Il y a encore lieu de noter que la lettre circulaire désignait nommément la marque " Fée des fruits " détenue par la société SIB A l'époque, le sirop " Fée des fruits " est effectivement vendu avec des étiquettes l'appellation " sirop à l'ancienne " à laquelle il ne peut prétendre compte tenu de la façon dont il est produit. La SIB a cependant alors obtenu de la direction départementale de la concurrence, de la consommation et de la répression des fraudes une dérogation lui permettant d'écouler son stock d'étiquettes non conformes à la réglementation.
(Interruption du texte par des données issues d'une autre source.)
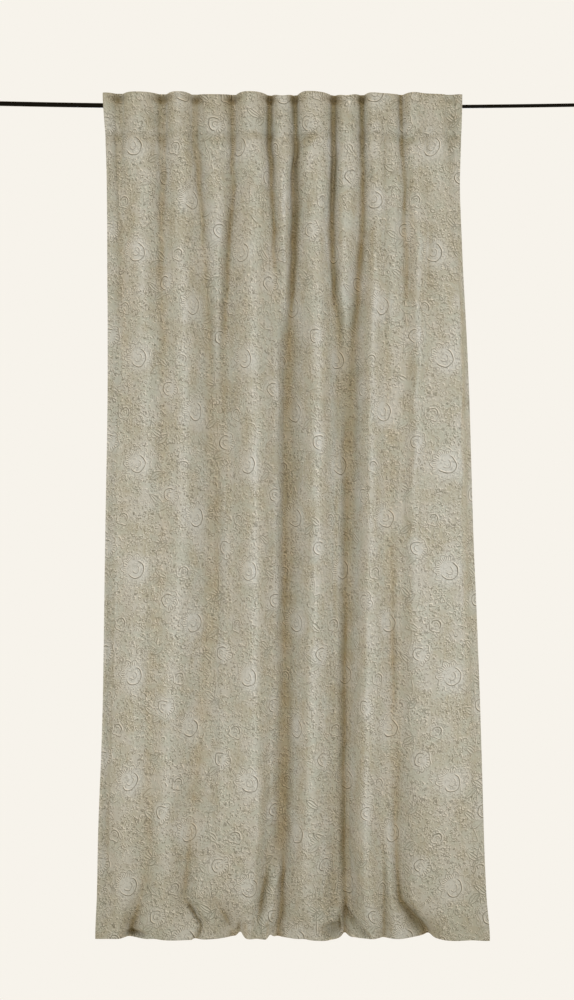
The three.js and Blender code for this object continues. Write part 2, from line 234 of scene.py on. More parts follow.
def tucks_at(x, drop):
    """How far the tucks draw the cloth back and up."""
    back, up = np.zeros_like(x), np.zeros_like(x)
    for tuck in TUCKS:
        share = 1 - smooth(0, tuck["reach"], abs(drop - tuck["edge"]))
        share = share * np.exp(-(((x - tuck["x"]) / tuck["half"]) ** 2))
        back += tuck["depth"] * share
        up += tuck["lift"] * share
    return back, up


def row_line(drop, swell):
    """A close line of points across one row: x, how far forward, and how far lifted."""
    xs, outs = row_knots(drop, swell)
    point = along_stations(GROOVE_POINT, drop)
    slopes, rise, span = level_slopes(xs, outs), np.diff(outs) / np.diff(xs), np.diff(xs)
    low = np.zeros(len(xs), bool)
    low[1:-1] = (outs[1:-1] <= outs[:-2]) & (outs[1:-1] <= outs[2:])
    leaving = np.where(low[:-1], point * rise, slopes[:-1])
    arriving = np.where(low[1:], point * rise, slopes[1:])
    i = np.repeat(np.arange(len(span)), LINE_STEPS)
    t = np.tile(np.arange(LINE_STEPS) / LINE_STEPS, len(span))
    x = np.append(xs[i] + span[i] * t, xs[-1])
    out = np.append(hermite(span[i], outs[i], outs[i + 1], leaving[i], arriving[i], t), outs[-1])
    back, up = tucks_at(x, drop)
    return x, out - back, up


def folded_row(drop, columns):
    """The row with its folds as deep as the flat width makes them, at evenly spaced threads."""
    low, high = SWELL_LEAST, SWELL_MOST
    for _ in range(SWELL_HALVINGS):
        swell = (low + high) / 2
        x, out, up = row_line(drop, swell)
        along = np.append(0, np.cumsum(np.hypot(np.diff(x), np.diff(out))))
        low, high = (swell, high) if along[-1] < PANEL_WIDTH else (low, swell)
    threads = np.linspace(0, along[-1], columns)
    return [np.interp(threads, along, values) for values in (x, out, up)]


x, out, up = folded_row(DROP / 2, 10)
print("a row half way down, mm:", np.round(x), np.round(out))

# %% [markdown]
# ## The cloth's grid
#
# The rows lie closer at the heading and the hem, where the cloth is sewn and puckers, than in the long
# quiet middle. The columns are the cloth's own threads, evenly spaced along the flat width, so the print
# bends with the cloth and isn't stretched by the folds.

# %% The grid
COLUMNS = 313
# From one drop to the next, and how many rows lie between
ROW_BANDS = [(0, 160, 22), (160, 700, 36), (700, 2000, 37), (2000, 2380, 24), (2380, 2500, 34)]

drops = np.concatenate([np.linspace(a, b, n, endpoint=False) for a, b, n in ROW_BANDS] + [[DROP]])
rows = [folded_row(drop, COLUMNS) for drop in drops]
grid_x, grid_out, grid_up = (np.array([row[k] for row in rows]) for k in range(3))
grid_along, grid_drop = np.meshgrid(np.linspace(0, PANEL_WIDTH, COLUMNS), drops)
print("grid:", grid_x.shape, "folds from", round(grid_out.min()), "to", round(grid_out.max()), "mm")

# %% [markdown]
# ## Creases
#
# The large folds don't carry the small things that make a cloth look handled: the dents beside a stitched
# line, the short drag lines under the heading, the pockets over the hem and the laps where one fold
# passes over the next. Each is placed one by one. A dent is an ellipse of a given reach, pushed back or
# pulled forward. A lap is a line with the cloth at full height on one side and set back on the other,
# from where it comes forward again slowly.

# %% Dents and laps
# The middle, half the length and half the width, the turn from upright in degrees, and how far back it goes
DENTS = [
    {"x": 351, "drop": 60, "long": 60, "wide": 3.5, "turn": 0, "back": 2},  # sewn crease
    {"x": 282, "drop": 225, "long": 42, "wide": 4, "turn": -10, "back": 4},  # drag 1
    {"x": 206, "drop": 215, "long": 30, "wide": 4, "turn": 2, "back": 3.5},  # drag 2
    {"x": -19, "drop": 1400, "long": 760, "wide": 14, "turn": 0, "back": 13},  # valley shoulder
    {"x": 31, "drop": 1650, "long": 560, "wide": 11, "turn": 0, "back": -5},  # valley side
    {"x": 152, "drop": 1960, "long": 540, "wide": 14, "turn": 0, "back": 10},  # low valley
    {"x": 206, "drop": 1100, "long": 750, "wide": 20, "turn": 0, "back": -9},  # right recess
    {"x": 150, "drop": 2330, "long": 150, "wide": 14, "turn": 0, "back": 8},  # valley foot
    {"x": -440, "drop": 2492, "long": 9, "wide": 32, "turn": 4, "back": 32},  # left pocket
    {"x": -424, "drop": 2504, "long": 7, "wide": 36, "turn": 0, "back": -18},  # left pocket rim
    {"x": -88, "drop": 2470, "long": 46, "wide": 22, "turn": 8, "back": -9},  # lobe
    {"x": 142, "drop": 2472, "long": 14, "wide": 30, "turn": -6, "back": 36},  # right pocket
    {"x": 136, "drop": 2498, "long": 8, "wide": 34, "turn": 0, "back": -16},  # right pocket rim
    {"x": 396, "drop": 2458, "long": 26, "wide": 14, "turn": -40, "back": 6},  # flap pocket
    {"x": -152, "drop": 2478, "long": 26, "wide": 16, "turn": 0, "back": -14},  # beside the notch
]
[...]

II. - A LA LUMIÈRE DES CONSTATATIONS QUI PRÉCÈDENT, LE CONSEIL DE LA CONCURRENCE

Considérant que la SIB allègue, au soutien de sa saisine, que la faute commise par la société Teisseire, en diffusant à des distributeurs la circulaire susanalysée et que la cour d'appel d'Aix-en-Provence a sanctionné en la qualifiant d'acte de dénigrement par un arrêt du 26 janvier 1989, constitue en outre une manifestation d'abus de position dominante que détiendrait ladite société ;

Considérant que le marché en cause est celui des sirops, sans qu'il y ait lieu de faire de distinction selon qu'il s'agit de sirops vendus en bouteilles ou de sirops vendu en bidons ;

Considérant qu'il ressort des constatations de fait consignées dans la partie I de la présente décision, et notamment des parts respectives des divers fournisseurs intervenant sur le marché ainsi défini, que la société Teisseire ne saurait être regardée comme détenant sur celui-ci une position dominante ; que dès lors il ne peut lui être fait de grief d'avoir méconnu les dispositions de l'article 50 de l'ordonnance du 30 juin 1945 ni celles du 1 de l'article 8 de l'ordonnance du 1er décembre 1986,

Décide :

Article unique. - Les pratiques dénoncées par la SIB n'entrent dans le champ d'application ni du dernier alinéa de l'article 50 de l'ordonnance n° 45-1483 du 30 juin 1945 ni du 1 de l'article 8 de l'ordonnance n° 86-1243 du 1er décembre 1986.